Good day! (or maybe not),
I don't know if I should continue the blog. It's not because I've only had 5 followers since the very beginning. It's not because I've only had 3 responses to all 50+ blog entries I've written (of which 2 my own). It's not even because I don't know what to write anymore that makes sense.
I guess I want to stop writing the blog, because on days like these (usually weekends) I feel like I'm doing it without following up on it with actual writing. I just don't write during the weekend. I do very little during the weekend that I do during the week. Everything sort of just comes to a grinding halt. I stop working. I stop writing (which I consider my work these days). I stop exercising. I stop meditating. I stop eating healthy. I stop reading. I stop living... or at least so it seems.
And it's not really even that truly the world stops spinning. There's Alex and Nancy and all the activities that are planned with and around them. Birthday parties that always seem to be on Saturdays (there must a universal law about that I figure). There's lots of sitting at the pool hanging out with our fellow expat Swedish and American/British families. Then there's pizza. Always the pizza. Usually it's consumed while watching TV. Alex plays a lot on the computer yet still needs attention. Nancy goes of for yoga or a pedicure or facial. I guess under the pressure of everyone else winding down in all forms of daily routines, I sort of give up my own. I remain in the house and mulch.

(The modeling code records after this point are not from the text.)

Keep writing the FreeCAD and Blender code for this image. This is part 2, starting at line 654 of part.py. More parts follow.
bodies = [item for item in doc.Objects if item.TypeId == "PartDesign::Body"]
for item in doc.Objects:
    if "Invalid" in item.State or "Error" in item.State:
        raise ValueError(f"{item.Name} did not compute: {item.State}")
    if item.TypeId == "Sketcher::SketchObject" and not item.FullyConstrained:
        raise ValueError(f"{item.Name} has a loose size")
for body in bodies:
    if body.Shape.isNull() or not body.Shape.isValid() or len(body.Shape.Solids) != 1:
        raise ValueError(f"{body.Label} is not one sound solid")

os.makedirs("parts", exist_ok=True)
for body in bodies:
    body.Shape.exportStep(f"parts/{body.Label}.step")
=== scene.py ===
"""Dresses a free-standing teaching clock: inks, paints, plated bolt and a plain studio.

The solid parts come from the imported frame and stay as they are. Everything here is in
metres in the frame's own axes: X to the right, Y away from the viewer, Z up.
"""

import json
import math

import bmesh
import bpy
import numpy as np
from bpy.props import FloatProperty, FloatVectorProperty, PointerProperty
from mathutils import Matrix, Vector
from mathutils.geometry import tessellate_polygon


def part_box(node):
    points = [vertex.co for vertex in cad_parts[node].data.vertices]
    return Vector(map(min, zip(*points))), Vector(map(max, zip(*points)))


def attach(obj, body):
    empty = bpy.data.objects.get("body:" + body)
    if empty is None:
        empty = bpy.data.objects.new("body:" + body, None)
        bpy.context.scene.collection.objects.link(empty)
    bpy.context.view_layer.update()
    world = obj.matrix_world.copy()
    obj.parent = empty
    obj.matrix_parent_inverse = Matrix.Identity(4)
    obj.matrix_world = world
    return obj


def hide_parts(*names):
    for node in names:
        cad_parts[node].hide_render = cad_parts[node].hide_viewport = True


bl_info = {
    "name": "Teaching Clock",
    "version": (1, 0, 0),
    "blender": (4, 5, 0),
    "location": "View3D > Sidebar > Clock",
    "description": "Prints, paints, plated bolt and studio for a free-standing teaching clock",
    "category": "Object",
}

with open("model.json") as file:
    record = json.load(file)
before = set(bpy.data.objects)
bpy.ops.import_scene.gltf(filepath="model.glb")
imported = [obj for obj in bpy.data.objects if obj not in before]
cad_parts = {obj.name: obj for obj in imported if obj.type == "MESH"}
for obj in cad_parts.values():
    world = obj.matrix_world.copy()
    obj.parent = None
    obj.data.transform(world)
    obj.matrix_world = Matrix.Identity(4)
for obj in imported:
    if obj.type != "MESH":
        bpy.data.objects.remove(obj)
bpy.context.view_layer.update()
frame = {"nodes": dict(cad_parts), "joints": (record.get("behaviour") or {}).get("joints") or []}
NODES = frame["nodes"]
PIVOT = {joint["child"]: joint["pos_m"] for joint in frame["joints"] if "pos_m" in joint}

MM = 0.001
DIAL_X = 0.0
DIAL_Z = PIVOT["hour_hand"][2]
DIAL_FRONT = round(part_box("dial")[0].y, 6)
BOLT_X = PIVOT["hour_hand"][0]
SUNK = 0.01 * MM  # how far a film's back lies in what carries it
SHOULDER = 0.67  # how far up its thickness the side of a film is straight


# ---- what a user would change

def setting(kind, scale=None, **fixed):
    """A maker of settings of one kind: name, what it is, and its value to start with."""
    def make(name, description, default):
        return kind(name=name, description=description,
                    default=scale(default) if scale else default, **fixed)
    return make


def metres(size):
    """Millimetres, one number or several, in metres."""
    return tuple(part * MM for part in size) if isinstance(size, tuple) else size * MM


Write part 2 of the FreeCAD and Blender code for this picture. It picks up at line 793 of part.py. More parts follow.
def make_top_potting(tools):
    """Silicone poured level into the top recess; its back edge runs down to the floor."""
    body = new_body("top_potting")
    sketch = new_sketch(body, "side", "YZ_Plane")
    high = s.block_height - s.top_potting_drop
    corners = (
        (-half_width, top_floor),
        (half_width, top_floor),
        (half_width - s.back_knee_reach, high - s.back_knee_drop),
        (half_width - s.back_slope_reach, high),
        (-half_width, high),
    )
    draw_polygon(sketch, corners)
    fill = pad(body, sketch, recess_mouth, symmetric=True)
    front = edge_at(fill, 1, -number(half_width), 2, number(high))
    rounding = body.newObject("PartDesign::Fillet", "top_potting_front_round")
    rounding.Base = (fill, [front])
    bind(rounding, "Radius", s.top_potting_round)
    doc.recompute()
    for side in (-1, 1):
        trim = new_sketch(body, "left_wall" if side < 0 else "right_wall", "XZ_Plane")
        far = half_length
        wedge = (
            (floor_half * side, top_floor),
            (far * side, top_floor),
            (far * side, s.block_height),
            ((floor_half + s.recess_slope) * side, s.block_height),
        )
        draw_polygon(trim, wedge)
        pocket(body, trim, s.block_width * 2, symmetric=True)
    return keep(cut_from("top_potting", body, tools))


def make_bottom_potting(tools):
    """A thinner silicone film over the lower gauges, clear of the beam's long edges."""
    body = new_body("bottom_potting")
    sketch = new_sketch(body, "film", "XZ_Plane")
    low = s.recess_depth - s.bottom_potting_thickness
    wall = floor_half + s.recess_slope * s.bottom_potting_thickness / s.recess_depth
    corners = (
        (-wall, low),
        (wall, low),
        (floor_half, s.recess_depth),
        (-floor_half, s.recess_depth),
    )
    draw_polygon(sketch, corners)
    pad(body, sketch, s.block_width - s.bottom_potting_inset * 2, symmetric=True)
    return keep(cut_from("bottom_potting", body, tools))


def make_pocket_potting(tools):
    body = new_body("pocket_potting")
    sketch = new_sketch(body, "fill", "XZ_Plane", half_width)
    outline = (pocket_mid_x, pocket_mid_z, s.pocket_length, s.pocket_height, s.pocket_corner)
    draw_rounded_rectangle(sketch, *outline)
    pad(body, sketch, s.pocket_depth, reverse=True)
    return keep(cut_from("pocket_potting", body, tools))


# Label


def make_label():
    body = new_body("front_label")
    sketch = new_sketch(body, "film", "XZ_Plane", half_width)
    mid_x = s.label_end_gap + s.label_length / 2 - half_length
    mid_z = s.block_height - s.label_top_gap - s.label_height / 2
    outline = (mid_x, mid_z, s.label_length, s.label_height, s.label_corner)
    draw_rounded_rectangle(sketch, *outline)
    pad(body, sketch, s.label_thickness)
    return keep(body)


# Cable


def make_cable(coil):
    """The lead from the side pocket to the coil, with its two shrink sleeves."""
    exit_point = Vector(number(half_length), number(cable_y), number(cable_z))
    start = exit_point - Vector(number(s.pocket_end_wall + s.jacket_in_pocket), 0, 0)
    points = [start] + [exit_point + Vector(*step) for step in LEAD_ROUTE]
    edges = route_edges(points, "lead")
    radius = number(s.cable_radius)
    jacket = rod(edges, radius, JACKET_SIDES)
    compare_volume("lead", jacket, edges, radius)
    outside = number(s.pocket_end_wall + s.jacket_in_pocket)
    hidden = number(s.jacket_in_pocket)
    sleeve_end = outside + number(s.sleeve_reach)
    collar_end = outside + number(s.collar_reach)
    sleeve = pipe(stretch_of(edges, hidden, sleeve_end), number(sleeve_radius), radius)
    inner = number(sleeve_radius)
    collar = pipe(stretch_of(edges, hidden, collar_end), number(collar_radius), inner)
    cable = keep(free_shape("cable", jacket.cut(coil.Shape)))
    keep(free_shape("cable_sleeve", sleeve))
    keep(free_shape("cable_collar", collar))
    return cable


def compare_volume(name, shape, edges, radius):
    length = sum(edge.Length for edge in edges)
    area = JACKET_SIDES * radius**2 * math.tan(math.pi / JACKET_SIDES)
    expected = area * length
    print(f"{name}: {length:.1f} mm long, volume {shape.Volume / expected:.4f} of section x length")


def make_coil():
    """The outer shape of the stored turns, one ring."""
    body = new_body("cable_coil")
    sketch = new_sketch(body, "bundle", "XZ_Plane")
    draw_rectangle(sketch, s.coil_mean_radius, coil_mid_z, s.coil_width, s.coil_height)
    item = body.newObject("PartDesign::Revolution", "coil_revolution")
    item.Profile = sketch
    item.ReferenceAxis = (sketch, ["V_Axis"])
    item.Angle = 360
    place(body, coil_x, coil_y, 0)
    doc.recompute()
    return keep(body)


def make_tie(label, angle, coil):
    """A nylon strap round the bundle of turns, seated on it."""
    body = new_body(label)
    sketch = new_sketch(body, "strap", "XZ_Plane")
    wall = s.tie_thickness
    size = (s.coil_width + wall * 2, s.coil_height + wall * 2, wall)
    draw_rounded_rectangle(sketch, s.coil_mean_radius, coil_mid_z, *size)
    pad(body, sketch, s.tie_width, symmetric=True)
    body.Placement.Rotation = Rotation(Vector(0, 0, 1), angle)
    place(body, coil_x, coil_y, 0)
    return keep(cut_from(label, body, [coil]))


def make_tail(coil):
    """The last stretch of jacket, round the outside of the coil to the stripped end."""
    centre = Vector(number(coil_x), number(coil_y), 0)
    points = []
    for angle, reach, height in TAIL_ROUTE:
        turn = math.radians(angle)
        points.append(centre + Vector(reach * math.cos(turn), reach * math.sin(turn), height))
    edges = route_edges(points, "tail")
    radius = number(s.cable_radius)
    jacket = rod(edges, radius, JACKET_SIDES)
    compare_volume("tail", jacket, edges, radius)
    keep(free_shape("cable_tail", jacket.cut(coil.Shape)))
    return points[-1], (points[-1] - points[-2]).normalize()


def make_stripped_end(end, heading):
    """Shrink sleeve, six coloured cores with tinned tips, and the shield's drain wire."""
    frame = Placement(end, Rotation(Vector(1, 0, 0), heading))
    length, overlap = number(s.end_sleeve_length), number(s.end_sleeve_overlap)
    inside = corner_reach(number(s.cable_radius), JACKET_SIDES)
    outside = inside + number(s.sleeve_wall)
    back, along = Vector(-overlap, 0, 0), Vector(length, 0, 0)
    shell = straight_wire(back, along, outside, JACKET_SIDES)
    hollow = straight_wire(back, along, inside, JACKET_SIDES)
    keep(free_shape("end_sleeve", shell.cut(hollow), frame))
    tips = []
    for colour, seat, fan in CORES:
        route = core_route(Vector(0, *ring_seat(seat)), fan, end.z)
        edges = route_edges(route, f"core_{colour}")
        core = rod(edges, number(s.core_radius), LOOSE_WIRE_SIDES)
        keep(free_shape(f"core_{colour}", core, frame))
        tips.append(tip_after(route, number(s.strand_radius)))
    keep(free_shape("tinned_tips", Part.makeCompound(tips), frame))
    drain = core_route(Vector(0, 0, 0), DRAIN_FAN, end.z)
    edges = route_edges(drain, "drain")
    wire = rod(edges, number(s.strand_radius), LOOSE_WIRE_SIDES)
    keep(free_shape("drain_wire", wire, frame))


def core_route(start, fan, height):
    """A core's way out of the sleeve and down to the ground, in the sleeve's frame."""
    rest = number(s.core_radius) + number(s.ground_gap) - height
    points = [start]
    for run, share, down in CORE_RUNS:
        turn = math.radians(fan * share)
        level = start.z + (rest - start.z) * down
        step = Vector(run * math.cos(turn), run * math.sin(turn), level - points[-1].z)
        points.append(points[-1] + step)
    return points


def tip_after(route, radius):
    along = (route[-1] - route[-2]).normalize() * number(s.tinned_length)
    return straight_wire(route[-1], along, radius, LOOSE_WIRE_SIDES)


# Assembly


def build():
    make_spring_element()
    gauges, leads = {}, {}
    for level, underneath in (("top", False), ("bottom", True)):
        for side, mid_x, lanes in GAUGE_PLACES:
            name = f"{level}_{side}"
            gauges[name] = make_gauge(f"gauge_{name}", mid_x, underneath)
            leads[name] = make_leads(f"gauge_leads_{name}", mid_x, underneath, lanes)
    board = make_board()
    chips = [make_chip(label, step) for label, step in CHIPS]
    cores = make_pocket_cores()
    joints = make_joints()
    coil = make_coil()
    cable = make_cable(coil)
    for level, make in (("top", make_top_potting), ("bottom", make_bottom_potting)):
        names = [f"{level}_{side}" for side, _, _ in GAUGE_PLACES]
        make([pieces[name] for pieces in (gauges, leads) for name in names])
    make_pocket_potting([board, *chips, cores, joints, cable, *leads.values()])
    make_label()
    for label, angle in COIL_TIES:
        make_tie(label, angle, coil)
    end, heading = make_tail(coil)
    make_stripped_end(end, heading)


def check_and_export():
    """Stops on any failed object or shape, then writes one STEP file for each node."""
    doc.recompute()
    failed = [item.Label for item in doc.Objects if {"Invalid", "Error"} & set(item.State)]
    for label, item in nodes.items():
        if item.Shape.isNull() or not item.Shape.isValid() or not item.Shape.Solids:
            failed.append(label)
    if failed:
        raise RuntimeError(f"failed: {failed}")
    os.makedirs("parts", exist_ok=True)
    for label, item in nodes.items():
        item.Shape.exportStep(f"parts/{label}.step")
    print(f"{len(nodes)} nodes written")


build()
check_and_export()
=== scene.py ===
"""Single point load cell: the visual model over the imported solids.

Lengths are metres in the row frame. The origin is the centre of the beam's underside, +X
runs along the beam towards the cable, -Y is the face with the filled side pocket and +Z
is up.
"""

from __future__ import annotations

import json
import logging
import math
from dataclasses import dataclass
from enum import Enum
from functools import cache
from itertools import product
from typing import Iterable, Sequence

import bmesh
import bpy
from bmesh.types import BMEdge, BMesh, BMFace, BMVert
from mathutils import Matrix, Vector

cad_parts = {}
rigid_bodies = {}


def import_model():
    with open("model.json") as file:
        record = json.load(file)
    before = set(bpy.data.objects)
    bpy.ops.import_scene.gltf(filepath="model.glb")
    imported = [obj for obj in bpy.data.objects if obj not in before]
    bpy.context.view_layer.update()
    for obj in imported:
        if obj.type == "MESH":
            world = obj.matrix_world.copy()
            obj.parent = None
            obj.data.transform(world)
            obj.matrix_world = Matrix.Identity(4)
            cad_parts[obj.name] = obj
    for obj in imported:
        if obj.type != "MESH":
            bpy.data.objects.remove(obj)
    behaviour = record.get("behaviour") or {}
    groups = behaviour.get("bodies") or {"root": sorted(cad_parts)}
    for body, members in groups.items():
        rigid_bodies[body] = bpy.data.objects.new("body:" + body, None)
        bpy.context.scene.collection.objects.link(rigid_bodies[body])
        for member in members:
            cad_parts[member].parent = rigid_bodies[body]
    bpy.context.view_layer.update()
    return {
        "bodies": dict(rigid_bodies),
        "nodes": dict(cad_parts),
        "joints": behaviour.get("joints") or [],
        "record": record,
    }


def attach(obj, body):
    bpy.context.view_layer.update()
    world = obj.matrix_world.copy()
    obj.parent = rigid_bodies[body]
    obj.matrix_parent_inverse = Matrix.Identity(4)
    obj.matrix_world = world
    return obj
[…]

I think it might be a matter of ego. Let's face it: everything I do during the week revolves around it. Writing the blog is my therapy, writing the book is my creative expression. Eating healthy and exercising is my discipline. Reading is my escapism. Even chores like groceries or running the household are my responsibilities. Shopping is an ego-extension and movies with popcorn is my indulgence. Weekends are for others. So why blog? Isn't that the ultimate ego boost? And yes, if no one reads or responds to it, isn't it just a form of masochistic ego deprivation (which on it's one is a just a more subtle form of ego?)
So I could say more about why I doubt, but no one is reading so I won't. I could ask you what I should do, but no one is responding so I won't. But I will continue even when I make no sense, because it doesn't. What else do I have to look forward to? Pizza?